-------- Supplied information --------

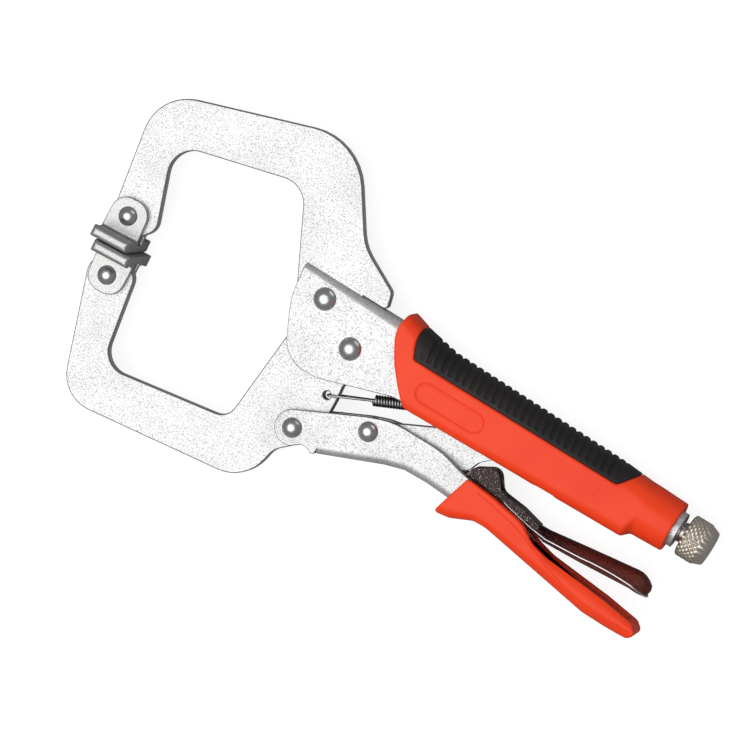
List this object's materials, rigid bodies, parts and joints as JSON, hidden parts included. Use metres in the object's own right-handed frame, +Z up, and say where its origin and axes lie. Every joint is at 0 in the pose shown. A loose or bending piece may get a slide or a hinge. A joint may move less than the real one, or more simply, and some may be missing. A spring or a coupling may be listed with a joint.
{
  "type": "locking c clamp",
  "caption": "Locking C clamp with flat plate jaws, swivel pads, a toggle lower handle with release lever, moulded grips and an adjusting screw.",
  "frame": {"origin": "middle of the bounding box's bottom face, under the clamp lying on its side on its pads' side ends", "axes": "+X along the screw from the jaws to the knob, +Y across the clamp from the moving jaw to the fixed jaw, +Z up along every rivet"},
  "size_m": [0.2762, 0.1442, 0.032],
  "materials": {
    "jaw_steel": "satin zinc plate, finely speckled",
    "body_steel": "satin zinc plate",
    "handle_steel": "satin zinc plate",
    "rivet_steel": "polished",
    "pad_steel": "satin zinc plate",
    "link_steel": "satin",
    "lever_steel": "dark polished",
    "screw_steel": "turned",
    "knob_nickel": "nickel plate, knurled",
    "spring_steel": "drawn wire",
    "grip_orange": "satin moulded elastomer",
    "grip_black": "matte ribbed elastomer"
  },
  "bodies": {
    "body": {"body_channel": "body_steel", "fixed_jaw": "jaw_steel", "fixed_jaw_rivet": "rivet_steel", "jaw_pivot_rivet": "rivet_steel", "screw_bush": "screw_steel", "upper_grip": "grip_orange", "grip_inlay": "grip_black"},
    "jaw": {"moving_jaw": "jaw_steel"},
    "handle": {"lower_handle": "handle_steel", "handle_pivot_rivet": "rivet_steel", "link_pivot_rivet": "rivet_steel", "lever_pin": "screw_steel", "lower_grip": "grip_orange"},
    "link": {"toggle_link": "link_steel"},
    "spring": {"tension_spring": "spring_steel"},
    "lever": {"release_lever": "lever_steel"},
    "screw": {"screw_shank": "screw_steel"},
    "knob": {"adjusting_knob": "knob_nickel"},
    "upper_pad_unit": {"upper_pad": "pad_steel", "upper_pad_rivet": "rivet_steel"},
    "lower_pad_unit": {"lower_pad": "pad_steel", "lower_pad_rivet": "rivet_steel"}
  },
  "joints": [
    {"name": "jaw_pivot", "type": "hinge", "parent": "body", "child": "jaw", "pos_m": [-0.02219, 0.00435, 0.016], "axis": [0, 0, 1], "range_deg": [0, 25], "deforming": ["tension_spring"]},
    {"name": "handle_pivot", "type": "hinge", "parent": "jaw", "child": "handle", "pos_m": [-0.02649, -0.03425, 0.016], "axis": [0, 0, 1], "range_deg": [-74, 0]},
    {"name": "link_pivot", "type": "hinge", "parent": "handle", "child": "link", "pos_m": [0.00041, -0.01975, 0.016], "axis": [0, 0, 1], "range_deg": [0, 74]},
    {"name": "spring_swing", "type": "hinge", "parent": "jaw", "child": "spring", "pos_m": [-0.02139, -0.01645, 0.016], "axis": [0, 0, 1], "range_deg": [-24, 0]},
    {"name": "lever_press", "type": "hinge", "parent": "handle", "child": "lever", "pos_m": [0.05781, -0.01925, 0.016], "axis": [0, 0, 1], "range_deg": [-4, 0]},
    {"name": "screw_travel", "type": "slide", "parent": "body", "child": "screw", "axis": [1, 0, 0], "range_m": [0, 0.02]},
    {"name": "knob_turn", "type": "hinge", "parent": "screw", "child": "knob", "pos_m": [0.12661, 0.01065, 0.016], "axis": [1, 0, 0], "range_deg": [0, 4801]},
    {"name": "upper_pad_swivel", "type": "hinge", "parent": "body", "child": "upper_pad_unit", "pos_m": [-0.12565, 0.00295, 0.016], "axis": [0, 0, 1], "range_deg": [0, 12]},
    {"name": "lower_pad_swivel", "type": "hinge", "parent": "jaw", "child": "lower_pad_unit", "pos_m": [-0.12135, -0.02153, 0.016], "axis": [0, 0, 1], "range_deg": [-15, 0]}
  ],
  "couplings": [
    {"joint": "handle_pivot", "follows": "jaw_pivot", "ratio": -2.944},
    {"joint": "link_pivot", "follows": "jaw_pivot", "ratio": 2.936},
    {"joint": "spring_swing", "follows": "jaw_pivot", "ratio": -0.949},
    {"joint": "knob_turn", "follows": "screw_travel", "rad_per_m": 4188.8},
    {"joint": "upper_pad_swivel", "follows": "jaw_pivot", "ratio": 0.44},
    {"joint": "lower_pad_swivel", "follows": "jaw_pivot", "ratio": -0.56}
  ]
}
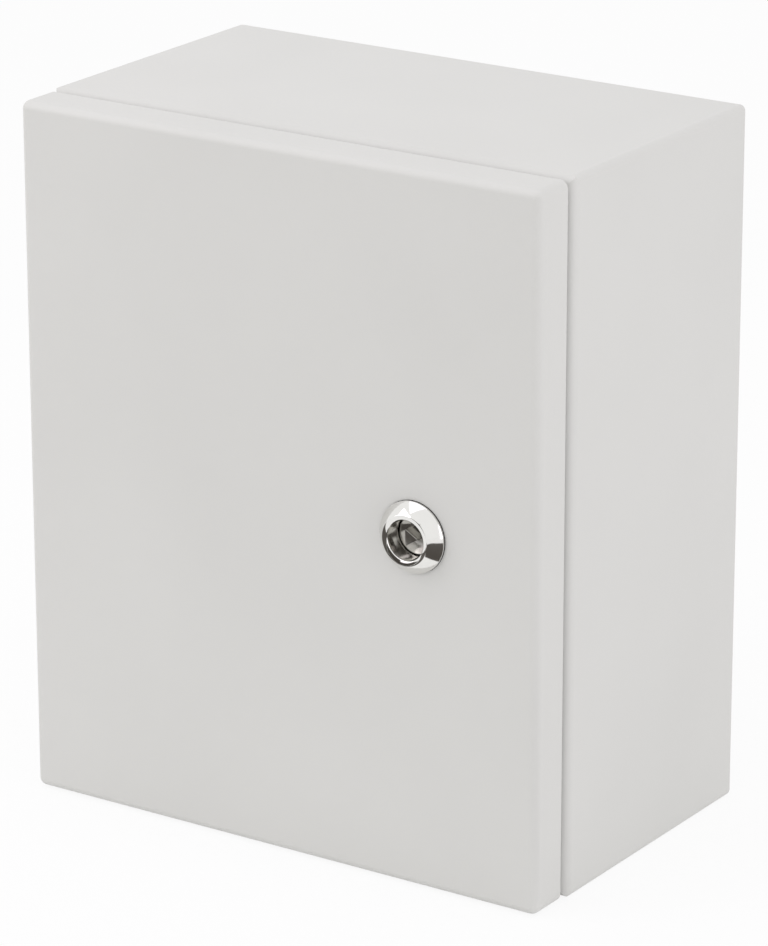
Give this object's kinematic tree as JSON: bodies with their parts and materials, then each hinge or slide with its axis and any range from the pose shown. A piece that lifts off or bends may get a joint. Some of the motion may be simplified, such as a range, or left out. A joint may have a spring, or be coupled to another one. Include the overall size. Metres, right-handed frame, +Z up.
{
  "type": "wall enclosure",
  "caption": "Wall-mounted sheet-steel electrical enclosure with a hinged tray door, concealed hinges, a quarter-turn cam lock, a mounting plate and a gland plate.",
  "frame": {"origin": "centre of the four wall holes, on the plane where the enclosure meets the wall", "axes": "+Z up, +Y into the wall, so the door faces -Y, and +X to the right of someone who faces the door"},
  "size_m": [0.25, 0.1615, 0.3],
  "materials": {
    "powder_coated_steel": "light grey textured powder coat",
    "galvanised_steel": "galvanised",
    "coppered_stud": "copper-plated weld stud",
    "zinc_plated_steel": "bright zinc",
    "spring_steel": "phosphated",
    "chromed_die_casting": "polished chrome",
    "die_cast_core": "satin die casting",
    "black_rubber": "matte",
    "foamed_seal": "closed skin foam"
  },
  "bodies": {
    "enclosure": {"body_wrapper": "powder_coated_steel", "rear_panel": "powder_coated_steel", "plate_studs": "coppered_stud", "plate_seat_nuts": "zinc_plated_steel", "mounting_plate": "galvanised_steel", "plate_washers": "zinc_plated_steel", "plate_nuts": "zinc_plated_steel", "gland_studs": "coppered_stud", "gland_seal": "black_rubber", "gland_plate": "galvanised_steel", "gland_washers": "zinc_plated_steel", "gland_nuts": "zinc_plated_steel", "body_earth_stud": "coppered_stud", "body_earth_washers": "zinc_plated_steel", "body_earth_nut": "zinc_plated_steel", "hinge_arm_upper": "powder_coated_steel", "hinge_arm_lower": "powder_coated_steel"},
    "door": {"door_panel": "powder_coated_steel", "door_seal": "foamed_seal", "hinge_bracket_upper": "powder_coated_steel", "hinge_bracket_lower": "powder_coated_steel", "hinge_pin_upper": "zinc_plated_steel", "hinge_pin_lower": "zinc_plated_steel", "hinge_pin_clips": "spring_steel", "door_earth_stud": "coppered_stud", "door_earth_washers": "zinc_plated_steel", "door_earth_nut": "zinc_plated_steel", "lock_housing": "chromed_die_casting", "lock_bezel_seal": "black_rubber", "lock_washer": "zinc_plated_steel", "lock_nut": "zinc_plated_steel"},
    "lock": {"lock_core": "die_cast_core", "lock_o_ring": "black_rubber", "lock_stop_disc": "zinc_plated_steel", "lock_cam": "zinc_plated_steel", "cam_washer": "zinc_plated_steel", "cam_screw": "zinc_plated_steel"}
  },
  "joints": [
    {"name": "door_swing", "type": "hinge", "parent": "enclosure", "child": "door", "pos_m": [-0.117, -0.1465, 0], "axis": [0, 0, -1], "range_deg": [0, 120]},
    {"name": "lock_turn", "type": "hinge", "parent": "door", "child": "lock", "pos_m": [0.0665, -0.14, 0], "axis": [0, 1, 0], "range_deg": [0, 90]}
  ]
}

--------

Print all the data exactly.

The result
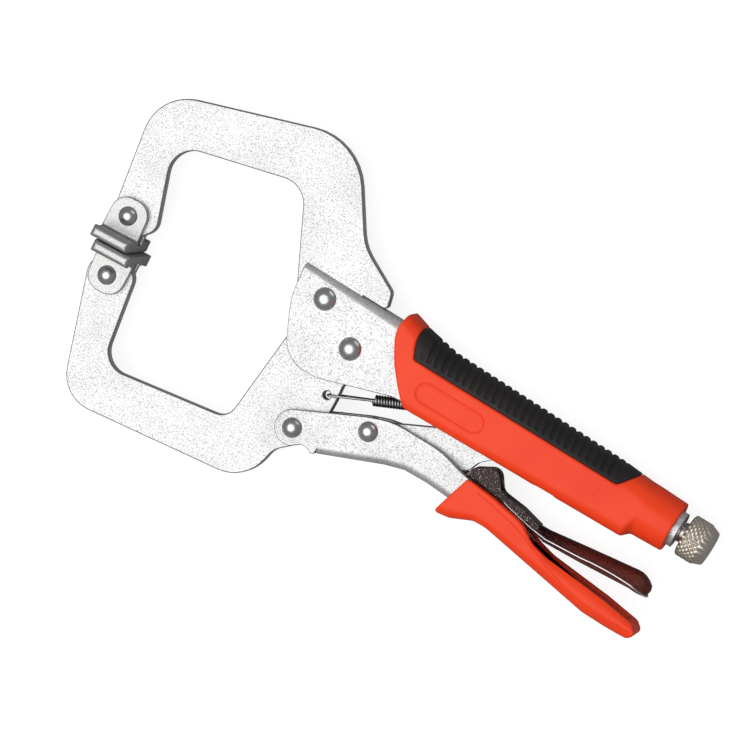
List this object's materials, rigid bodies, parts and joints as JSON, hidden parts included. Use metres in the object's own right-handed frame, +Z up, and say where its origin and axes lie. Every joint is at 0 in the pose shown. A loose or bending piece may get a slide or a hinge. A joint may move less than the real one, or more simply, and some may be missing. A spring or a coupling may be listed with a joint.
{
  "type": "locking c clamp",
  "caption": "Locking C clamp with flat plate jaws, swivel pads, a toggle lower handle with release lever, moulded grips and an adjusting screw.",
  "frame": {"origin": "middle of the bounding box's bottom face, under the clamp lying on its side on its pads' side ends", "axes": "+X along the screw from the jaws to the knob, +Y across the clamp from the moving jaw to the fixed jaw, +Z up along every rivet"},
  "size_m": [0.2762, 0.1442, 0.032],
  "materials": {
    "jaw_steel": "satin zinc plate, finely speckled",
    "body_steel": "satin zinc plate",
    "handle_steel": "satin zinc plate",
    "rivet_steel": "polished",
    "pad_steel": "satin zinc plate",
    "link_steel": "satin",
    "lever_steel": "dark polished",
    "screw_steel": "turned",
    "knob_nickel": "nickel plate, knurled",
    "spring_steel": "drawn wire",
    "grip_orange": "satin moulded elastomer",
    "grip_black": "matte ribbed elastomer"
  },
  "bodies": {
    "body": {"body_channel": "body_steel", "fixed_jaw": "jaw_steel", "fixed_jaw_rivet": "rivet_steel", "jaw_pivot_rivet": "rivet_steel", "screw_bush": "screw_steel", "upper_grip": "grip_orange", "grip_inlay": "grip_black"},
    "jaw": {"moving_jaw": "jaw_steel"},
    "handle": {"lower_handle": "handle_steel", "handle_pivot_rivet": "rivet_steel", "link_pivot_rivet": "rivet_steel", "lever_pin": "screw_steel", "lower_grip": "grip_orange"},
    "link": {"toggle_link": "link_steel"},
    "spring": {"tension_spring": "spring_steel"},
    "lever": {"release_lever": "lever_steel"},
    "screw": {"screw_shank": "screw_steel"},
    "knob": {"adjusting_knob": "knob_nickel"},
    "upper_pad_unit": {"upper_pad": "pad_steel", "upper_pad_rivet": "rivet_steel"},
    "lower_pad_unit": {"lower_pad": "pad_steel", "lower_pad_rivet": "rivet_steel"}
  },
  "joints": [
    {"name": "jaw_pivot", "type": "hinge", "parent": "body", "child": "jaw", "pos_m": [-0.02219, 0.00435, 0.016], "axis": [0, 0, 1], "range_deg": [0, 25], "deforming": ["tension_spring"]},
    {"name": "handle_pivot", "type": "hinge", "parent": "jaw", "child": "handle", "pos_m": [-0.02649, -0.03425, 0.016], "axis": [0, 0, 1], "range_deg": [-74, 0]},
    {"name": "link_pivot", "type": "hinge", "parent": "handle", "child": "link", "pos_m": [0.00041, -0.01975, 0.016], "axis": [0, 0, 1], "range_deg": [0, 74]},
    {"name": "spring_swing", "type": "hinge", "parent": "jaw", "child": "spring", "pos_m": [-0.02139, -0.01645, 0.016], "axis": [0, 0, 1], "range_deg": [-24, 0]},
    {"name": "lever_press", "type": "hinge", "parent": "handle", "child": "lever", "pos_m": [0.05781, -0.01925, 0.016], "axis": [0, 0, 1], "range_deg": [-4, 0]},
    {"name": "screw_travel", "type": "slide", "parent": "body", "child": "screw", "axis": [1, 0, 0], "range_m": [0, 0.02]},
    {"name": "knob_turn", "type": "hinge", "parent": "screw", "child": "knob", "pos_m": [0.12661, 0.01065, 0.016], "axis": [1, 0, 0], "range_deg": [0, 4801]},
    {"name": "upper_pad_swivel", "type": "hinge", "parent": "body", "child": "upper_pad_unit", "pos_m": [-0.12565, 0.00295, 0.016], "axis": [0, 0, 1], "range_deg": [0, 12]},
    {"name": "lower_pad_swivel", "type": "hinge", "parent": "jaw", "child": "lower_pad_unit", "pos_m": [-0.12135, -0.02153, 0.016], "axis": [0, 0, 1], "range_deg": [-15, 0]}
  ],
  "couplings": [
    {"joint": "handle_pivot", "follows": "jaw_pivot", "ratio": -2.944},
    {"joint": "link_pivot", "follows": "jaw_pivot", "ratio": 2.936},
    {"joint": "spring_swing", "follows": "jaw_pivot", "ratio": -0.949},
    {"joint": "knob_turn", "follows": "screw_travel", "rad_per_m": 4188.8},
    {"joint": "upper_pad_swivel", "follows": "jaw_pivot", "ratio": 0.44},
    {"joint": "lower_pad_swivel", "follows": "jaw_pivot", "ratio": -0.56}
  ]
}
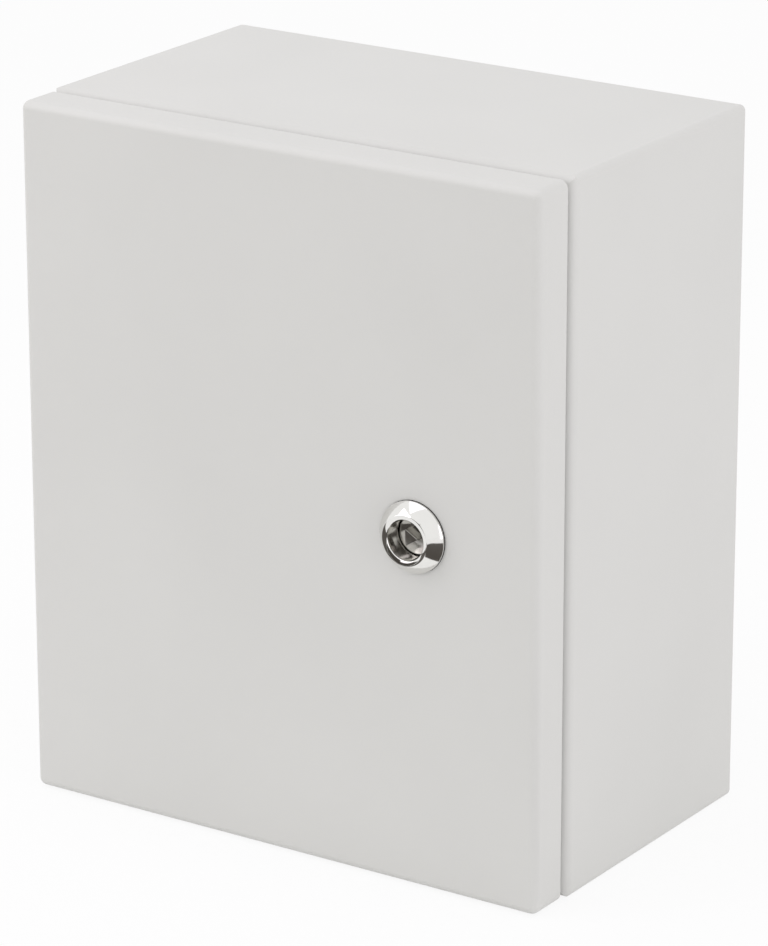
Give this object's kinematic tree as JSON: bodies with their parts and materials, then each hinge or slide with its axis and any range from the pose shown. A piece that lifts off or bends may get a joint. Some of the motion may be simplified, such as a range, or left out. A joint may have a spring, or be coupled to another one. Include the overall size. Metres, right-handed frame, +Z up.
{
  "type": "wall enclosure",
  "caption": "Wall-mounted sheet-steel electrical enclosure with a hinged tray door, concealed hinges, a quarter-turn cam lock, a mounting plate and a gland plate.",
  "frame": {"origin": "centre of the four wall holes, on the plane where the enclosure meets the wall", "axes": "+Z up, +Y into the wall, so the door faces -Y, and +X to the right of someone who faces the door"},
  "size_m": [0.25, 0.1615, 0.3],
  "materials": {
    "powder_coated_steel": "light grey textured powder coat",
    "galvanised_steel": "galvanised",
    "coppered_stud": "copper-plated weld stud",
    "zinc_plated_steel": "bright zinc",
    "spring_steel": "phosphated",
    "chromed_die_casting": "polished chrome",
    "die_cast_core": "satin die casting",
    "black_rubber": "matte",
    "foamed_seal": "closed skin foam"
  },
  "bodies": {
    "enclosure": {"body_wrapper": "powder_coated_steel", "rear_panel": "powder_coated_steel", "plate_studs": "coppered_stud", "plate_seat_nuts": "zinc_plated_steel", "mounting_plate": "galvanised_steel", "plate_washers": "zinc_plated_steel", "plate_nuts": "zinc_plated_steel", "gland_studs": "coppered_stud", "gland_seal": "black_rubber", "gland_plate": "galvanised_steel", "gland_washers": "zinc_plated_steel", "gland_nuts": "zinc_plated_steel", "body_earth_stud": "coppered_stud", "body_earth_washers": "zinc_plated_steel", "body_earth_nut": "zinc_plated_steel", "hinge_arm_upper": "powder_coated_steel", "hinge_arm_lower": "powder_coated_steel"},
    "door": {"door_panel": "powder_coated_steel", "door_seal": "foamed_seal", "hinge_bracket_upper": "powder_coated_steel", "hinge_bracket_lower": "powder_coated_steel", "hinge_pin_upper": "zinc_plated_steel", "hinge_pin_lower": "zinc_plated_steel", "hinge_pin_clips": "spring_steel", "door_earth_stud": "coppered_stud", "door_earth_washers": "zinc_plated_steel", "door_earth_nut": "zinc_plated_steel", "lock_housing": "chromed_die_casting", "lock_bezel_seal": "black_rubber", "lock_washer": "zinc_plated_steel", "lock_nut": "zinc_plated_steel"},
    "lock": {"lock_core": "die_cast_core", "lock_o_ring": "black_rubber", "lock_stop_disc": "zinc_plated_steel", "lock_cam": "zinc_plated_steel", "cam_washer": "zinc_plated_steel", "cam_screw": "zinc_plated_steel"}
  },
  "joints": [
    {"name": "door_swing", "type": "hinge", "parent": "enclosure", "child": "door", "pos_m": [-0.117, -0.1465, 0], "axis": [0, 0, -1], "range_deg": [0, 120]},
    {"name": "lock_turn", "type": "hinge", "parent": "door", "child": "lock", "pos_m": [0.0665, -0.14, 0], "axis": [0, 1, 0], "range_deg": [0, 90]}
  ]
}